======== RECORDED INFORMATION ========

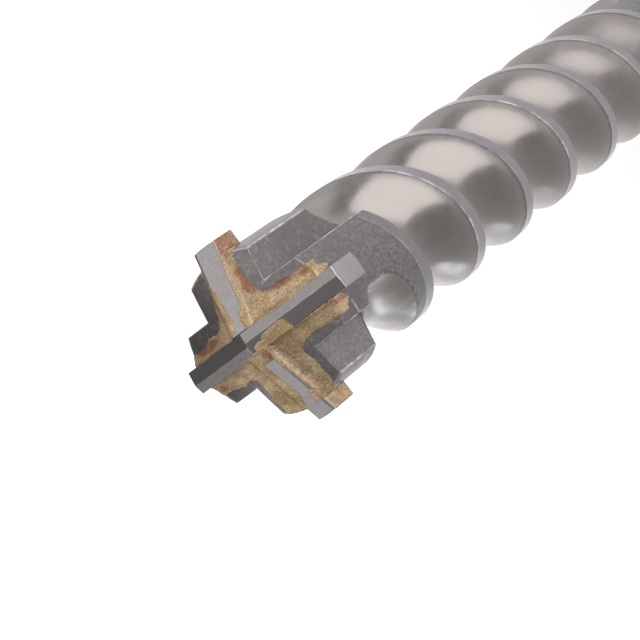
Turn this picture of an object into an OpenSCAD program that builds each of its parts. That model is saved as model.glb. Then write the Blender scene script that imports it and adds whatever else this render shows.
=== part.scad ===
// Four-cutter hammer drill bit: a steel bar with two milled spiral flutes and a
// cross-shaped head that holds three brazed carbide plates. A round bit rolls when
// it lies, so it stands on the flat end of its shank. Each piece is drawn from the
// tip at zero towards the shank, and stand_up() then turns the tip to the top.

/* [Cutting head] */
// Diameter of the hole it drills, across the carbide plates
cut_d = 25; // [24:0.5:30]
// Thickness of each carbide plate
plate_t = 3.1; // [2.4:0.1:3.6]
// Full angle of the point, across two cutting edges
point_angle = 133; // [125:1:140]
// Offset of the main plate's cutting edges from its middle, towards the turning side
edge_offset = 0.3; // [0.2:0.05:0.6]
// Offset of the side plates' cutting edges from their middle, towards the turning side
side_edge_offset = 1.1; // [0.8:0.05:1.2]
// Slope of the relief behind each cutting edge
relief_angle = 12; // [8:1:18]
// Slope of the narrow face ahead of each cutting edge
lead_angle = 14; // [8:1:20]
// Distance from the tip to the back of the main plate
main_plate_end = 12; // [10:0.5:14]
// Distance from the tip to the back of the two side plates
side_plate_end = 11; // [9:0.5:13]

/* [Brazing] */
// Thickness of the braze between a plate and its slot
braze_gap = 0.1; // [0.05:0.01:0.2]
// Height of the braze that has run out over the steel face
pool_h = 0.3; // [0.2:0.05:0.5]
// Width of the run-out braze along the plates
pool_w = 1.5; // [0.8:0.1:2]
// Radius of the braze pool round the centre
pool_r = 5.6; // [4.5:0.1:6]

/* [Steel head] */
// Diameter of the steel head, of the spiral lands and of the plain collar
body_d = 21.2; // [20:0.1:22]
// Width of each arm of the cross
arm_w = 9.9; // [9:0.1:11]
// Distance from the tip back to the steel face, along the axis
face_setback = 1.55; // [1.2:0.05:2]
// Full angle of the steel face behind the carbide
face_angle = 136; // [130:1:145]

/* [Spiral] */
// Advance of each flute in one full turn
pitch = 39; // [36:0.5:44]
// Depth of the flutes
flute_depth = 3.9; // [3.4:0.1:4.3]
// Width of a land, along the axis
land_w = 2.75; // [2:0.05:4]
// Place of the deepest line across a flute, as a share of its width
flute_low = 0.32; // [0.2:0.01:0.45]
// Steepness of the flute's long rear slope, where it meets the land
flute_rise = 2.4; // [2.1:0.05:2.8]
// Distance from the tip to the land's front edge, at the main plate
land_start = 7.3; // [6:0.1:9]
// Angle past the main plate at which each flute begins
flute_start = 17; // [10:1:30]
// Distance from the tip to the far end of the flutes
spiral_end = 146; // [120:1:160]
// Angle over which a flute's blunt front end deepens
blunt_turn = 23; // [15:1:40]
// Extra angle over which the flute's rear slope deepens
slant_turn = 126; // [60:2:150]
// Angle over which a flute runs out at its shank end
tail_turn = 70; // [40:5:100]

/* [Shank] */
// Length of the whole bit
total_len = 320; // [290:1:360]
// Distance from the tip to the end of the plain collar
collar_end = 182; // [176:1:195]
// Length of the taper from the collar to the shank
taper_len = 4; // [2:0.5:8]
// Diameter of the shank
shank_d = 18; // [17:0.1:19]
// Chamfer at the end of the shank
end_chamfer = 1.5; // [0.5:0.1:3]
// Width of the three open driving grooves
groove_w = 5; // [4:0.1:6]
// Depth of the driving grooves
groove_depth = 2.4; // [1.5:0.1:3]
// Length of the driving grooves at full depth
groove_len = 58; // [40:1:62]
// Radius of the cutter that ends each driving groove
groove_cutter_r = 20; // [12:1:25]
// Width of the two closed locking pockets
pocket_w = 7; // [6:0.1:8]
// Depth of the locking pockets
pocket_depth = 2.8; // [2:0.1:3.2]
// Length of the locking pockets, between the centres of their round ends
pocket_len = 34; // [25:1:38]
// Distance from the end of the shank to the first round end's centre
pocket_from_end = 28; // [22:1:34]

/* [Hidden] */

// Angles of the open grooves and of the closed pockets round the shank
groove_angles = [90, 230, 310];
pocket_angles = [0, 180];
// Steps along a flute in one turn, and sides of a full circle
turn_step = 10;
round_sides = 96;
// How far a cutting shape reaches past the surface that it cuts
past = 1;
// Radius of the back of the flute cutter, clear of the bar at every height
cutter_back_r = body_d / 2 + 2 * flute_depth;

cut_r = cut_d / 2;
body_r = body_d / 2;
shank_r = shank_d / 2;
half_arm = arm_w / 2;
half_t = plate_t / 2;
edge_rise = 1 / tan(point_angle / 2);
face_rise = 1 / tan(face_angle / 2);
slot_w = plate_t + 2 * braze_gap;
flute_w = pitch / 2 - land_w;
// Axial distance that the spiral climbs in one degree
climb = pitch / 360;
flute_z = land_start + land_w;
// Angle at which the flutes end, counted from the main plate
flute_end = (spiral_end - flute_z - flute_low * flute_w) / climb;

// Share of the full depth at a place across the flute: 0 is the edge nearer the
// tip, 1 the edge nearer the shank, and past them the value turns negative
function flute_shape(across) =
    across < flute_low
    ? 1 - pow(1 - across / flute_low, 2)
    : let (rear = (across - flute_low) / (1 - flute_low))
      1 - flute_rise * pow(rear, 2) + (flute_rise - 1) * pow(rear, 3);

// How far the cutter is sunk after a turn of that many degrees from one end
function sunk(turned, span) =
    turned <= 0
    ? turned / span
    : turned >= span ? 1 : sqrt(1 - pow(1 - turned / span, 2));

// Depth of the flute below the land, at an angle and a place across
function flute_cut(angle, across) =
    let (front_span = blunt_turn + slant_turn * pow(max(0, across), 2))
    let (front = sunk(angle - flute_start, front_span))
    let (tail = sunk(flute_end - angle, tail_turn))
    flute_depth * (flute_shape(across) - (1 - min(front, tail)));

function on_helix(r, angle, across) = [
    r * cos(angle),
    r * sin(angle),
    flute_z + climb * angle + across * flute_w
];

// Angles of the rows: dense where the cutter enters and leaves the bar
lead_in = [-3, 1, 4, 8, 13, 20];
function flute_rows() =
    let (first = flute_start + lead_in[5] + turn_step)
    let (last = flute_end - lead_in[5] - turn_step)
    let (steps = ceil((last - first) / turn_step))
    concat(
        [for (lead = lead_in) flute_start + lead],
        [for (i = [0:steps]) first + (last - first) * i / steps],
        [for (i = [5:-1:0]) flute_end - lead_in[i]]
    );

// Places across the flute where its section is computed
flute_places = [-0.035, 0.03, 0.09, 0.16, 0.24, 0.34, 0.45, 0.56, 0.67, 0.78, 0.88, 0.97, 1.03];

// One closed ring of the cutting solid: the flute's floor, then back outside
function flute_ring(angle) = concat(
    [for (across = flute_places) on_helix(body_r - flute_cut(angle, across), angle, across)],
    [for (across = [1.03, -0.035]) on_helix(cutter_back_r, angle, across)]
);

module flute_cutter() {
    rows = flute_rows();
    count = len(rows);
    ring = len(flute_places) + 2;
    points = [for (angle = rows) each flute_ring(angle)];
    sides = [
        for (i = [0:count - 2], j = [0:ring - 1])
            let (a = i * ring + j, b = i * ring + (j + 1) % ring)
            each [[a, b + ring, b], [a, a + ring, b + ring]]
    ];
    first_cap = [for (j = [0:ring - 1]) j];
    last_cap = [for (j = [ring - 1:-1:0]) (count - 1) * ring + j];
    polyhedron(points, concat(sides, [first_cap, last_cap]), convexity = 10);
}

// Everything behind the steel face, a wide cone that opens towards the shank
module behind_face(setback) {
    translate([0, 0, setback])
        cylinder(h = face_rise * 2 * cut_r, r1 = 0, r2 = 2 * cut_r, $fn = round_sides);
    translate([0, 0, setback + face_rise * 2 * cut_r])
        cylinder(h = total_len, r = 2 * cut_r, $fn = round_sides);
}

module bar() {
    taper_z = collar_end + taper_len;
    cylinder(h = collar_end, r = body_r, $fn = round_sides);
    translate([0, 0, collar_end])
        cylinder(h = taper_len, r1 = body_r, r2 = shank_r, $fn = round_sides);
    translate([0, 0, taper_z])
        cylinder(h = total_len - end_chamfer - taper_z, r = shank_r, $fn = round_sides);
    translate([0, 0, total_len - end_chamfer])
        cylinder(h = end_chamfer, r1 = shank_r, r2 = shank_r - end_chamfer, $fn = round_sides);
}

// A square notch between two arms, as deep as the flute that it runs into
module notch(angle) {
    reach = flute_z + climb * angle + flute_low * flute_w;
    rotate([0, 0, angle - 45])
        translate([half_arm, half_arm, -past])
            cube([cut_r, cut_r, reach + past]);
}

// The slots for the carbide, each a braze layer wider and deeper than its plate
module slots() {
    translate([-cut_r, -slot_w / 2, -past])
        cube([2 * cut_r, slot_w, main_plate_end + braze_gap + past]);
    translate([-slot_w / 2, -cut_r, -past])
        cube([slot_w, 2 * cut_r, side_plate_end + braze_gap + past]);
}

module driving_groove(angle) {
    floor_r = shank_r - groove_depth;
    rotate([0, 0, angle]) {
        translate([floor_r, -groove_w / 2, total_len - groove_len])
            cube([groove_depth + past, groove_w, groove_len + past]);
        translate([floor_r + groove_cutter_r, groove_w / 2, total_len - groove_len])
            rotate([90, 0, 0])
                cylinder(h = groove_w, r = groove_cutter_r, $fn = round_sides);
    }
}

module locking_pocket(angle) {
    z_last = total_len - pocket_from_end;
    rotate([0, 0, angle])
        translate([shank_r - pocket_depth, 0, 0])
            rotate([0, 90, 0])
                linear_extrude(height = pocket_depth + past)
                    union() {
                        translate([-z_last, -pocket_w / 2])
                            square([pocket_len, pocket_w]);
                        for (z = [z_last, z_last - pocket_len])
                            translate([-z, 0])
                                circle(d = pocket_w, $fn = 48);
                    }
}

// Takes away what lies ahead of one ground face, which holds the cutting edge
// and falls to one side of it by the given slope
module ground_face(slope) {
    block = 4 * cut_r;
    fall = tan(slope);
    rotate([atan(fall * cos(atan(edge_rise))), -atan(edge_rise), 0])
        translate([-block / 2, -block / 2, -block])
            cube([block, block, block]);
}

// The plate blank with its roof ground on, for edges along +X and -X
module ground_plate(x_from, x_to, plate_end, offset) {
    difference() {
        intersection() {
            translate([x_from, -half_t, -past])
                cube([x_to - x_from, plate_t, plate_end + past]);
            translate([0, 0, -2 * past])
                cylinder(h = plate_end + 4 * past, r = cut_r, $fn = round_sides);
        }
        for (half = [0, 180])
            rotate([0, 0, half])
                translate([0, -offset, 0]) {
                    ground_face(relief_angle);
                    ground_face(-lead_angle);
                }
    }
}

module main_blank() {
    ground_plate(-cut_r, cut_r, main_plate_end, edge_offset);
}

module side_blank(angle) {
    rotate([0, 0, angle])
        ground_plate(half_t + braze_gap, cut_r, side_plate_end, side_edge_offset);
}

// Turns a piece over, so that the bit stands on its shank with the tip at the top
module stand_up() {
    translate([0, 0, total_len])
        rotate([180, 0, 0])
            children();
}

module steel_body() {
    color([0.45, 0.43, 0.42])
        stand_up()
            difference() {
                intersection() {
                    bar();
                    behind_face(face_setback);
                }
                flute_cutter();
                rotate([0, 0, 180]) flute_cutter();
                for (half = [0, 180])
                    rotate([0, 0, half]) {
                        notch(45);
                        notch(135);
                    }
                slots();
                for (angle = groove_angles) driving_groove(angle);
                for (angle = pocket_angles) locking_pocket(angle);
            }
}

module main_plate() {
    color([0.60, 0.58, 0.60]) stand_up() main_blank();
}

module side_plate_left() {
    color([0.60, 0.58, 0.60]) stand_up() side_blank(270);
}

module side_plate_right() {
    color([0.60, 0.58, 0.60]) stand_up() side_blank(90);
}

// The outline of the braze seen from the front: a disc and four strips
module pool_outline() {
    circle(r = pool_r, $fn = round_sides);
    for (angle = [0, 90])
        rotate(angle)
            square([2 * body_r, plate_t + 2 * pool_w], center = true);
}

module braze() {
    color([0.72, 0.58, 0.36])
        stand_up()
            difference() {
                intersection() {
                    union() {
                        slots();
                        difference() {
                            linear_extrude(height = cut_r) pool_outline();
                            behind_face(face_setback);
                        }
                    }
                    behind_face(face_setback - pool_h);
                    cylinder(h = total_len, r = body_r, $fn = round_sides);
                }
                for (angle = [0:90:270]) notch_column(angle);
                main_blank();
                side_blank(90);
                side_blank(270);
            }
}

module notch_column(angle) {
    rotate([0, 0, angle])
        translate([half_arm, half_arm, -past])
            cube([cut_r, cut_r, cut_r]);
}

steel_body();
main_plate();
side_plate_left();
side_plate_right();
braze();
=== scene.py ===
"""Four-cutter hammer drill bit: the spiral steel body, the carbide plates and the braze, with their finishes.

Every skin is worked out in millimetres in the bit's own frame, where Z runs from the tip to the end of the
shank, and is then put into the row's frame in metres.
"""

import math

import bpy
import numpy as np
from mathutils import Matrix, Vector


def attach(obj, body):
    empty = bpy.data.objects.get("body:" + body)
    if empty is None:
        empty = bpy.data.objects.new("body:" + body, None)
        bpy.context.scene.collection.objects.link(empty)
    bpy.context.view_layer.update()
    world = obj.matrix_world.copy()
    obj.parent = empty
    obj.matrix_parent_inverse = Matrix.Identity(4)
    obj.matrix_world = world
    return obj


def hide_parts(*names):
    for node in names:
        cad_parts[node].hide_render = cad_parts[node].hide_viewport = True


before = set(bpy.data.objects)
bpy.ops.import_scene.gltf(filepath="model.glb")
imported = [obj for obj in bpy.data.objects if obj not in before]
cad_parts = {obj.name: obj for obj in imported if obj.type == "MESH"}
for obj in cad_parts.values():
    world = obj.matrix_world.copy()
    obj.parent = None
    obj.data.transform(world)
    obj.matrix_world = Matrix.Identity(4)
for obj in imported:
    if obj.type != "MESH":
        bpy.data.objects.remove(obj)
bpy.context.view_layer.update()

# Sizes of the head, in millimetres: the cutting circle, the plates and their ground roofs
CUT_R = 12.5
PLATE_HALF = 3.1 / 2
MAIN_END = 12.0
SIDE_END = 11.0
EDGE_OFFSET = 0.3  # how far each cutting edge of the main plate lies off its middle plane
SIDE_OFFSET = 1.1  # the same on the side plates
EDGE_RISE = 1 / math.tan(math.radians(133 / 2))
RELIEF = math.tan(math.radians(12))
LEAD = math.tan(math.radians(14))
SIDE_GAP = 0.1  # between a side plate and the main plate
PLATE_ROUND = 0.14  # radius at the outline of a plate's roof
HALF_ARM = 4.95  # half the width of an arm of the steel cross
SETBACK = 1.55  # from the tip to the middle of the steel face
FACE_RISE = 1 / math.tan(math.radians(136 / 2))

# Sizes of the spiral part
BODY_R = 10.6
PITCH = 39.0
FLUTE_DEPTH = 3.9
LAND_W = 2.75  # along the axis, as is the flute's width
DEEPEST = 0.32  # share of the flute's width at which it is deepest
WALL_CURVE = 2.4  # how soon the flute's far wall begins to rise
LAND_START = 7.3
FLUTE_START = 17.0  # degrees
BLUNT_TURN = 23.0  # degrees in which the cutter goes in at the land
SLANT_TURN = 126.0  # degrees more at the flute's far side
TAIL_TURN = 70.0  # degrees in which the cutter comes out again
SPIRAL_END = 146.0
SPLIT_Z = 160.0  # where the strips of the spiral part meet the shank's sections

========

**WHAT IS EXPECTED:**
Begin with the line containing "for (angle = [0:90:270])" and end with the line containing "with their finishes."; repeat every line from start to finish exactly, and nothing outside them.

**FINISHED EXERCISE:**
                for (angle = [0:90:270]) notch_column(angle);
                main_blank();
                side_blank(90);
                side_blank(270);
            }
}

module notch_column(angle) {
    rotate([0, 0, angle])
        translate([half_arm, half_arm, -past])
            cube([cut_r, cut_r, cut_r]);
}

steel_body();
main_plate();
side_plate_left();
side_plate_right();
braze();
=== scene.py ===
"""Four-cutter hammer drill bit: the spiral steel body, the carbide plates and the braze, with their finishes.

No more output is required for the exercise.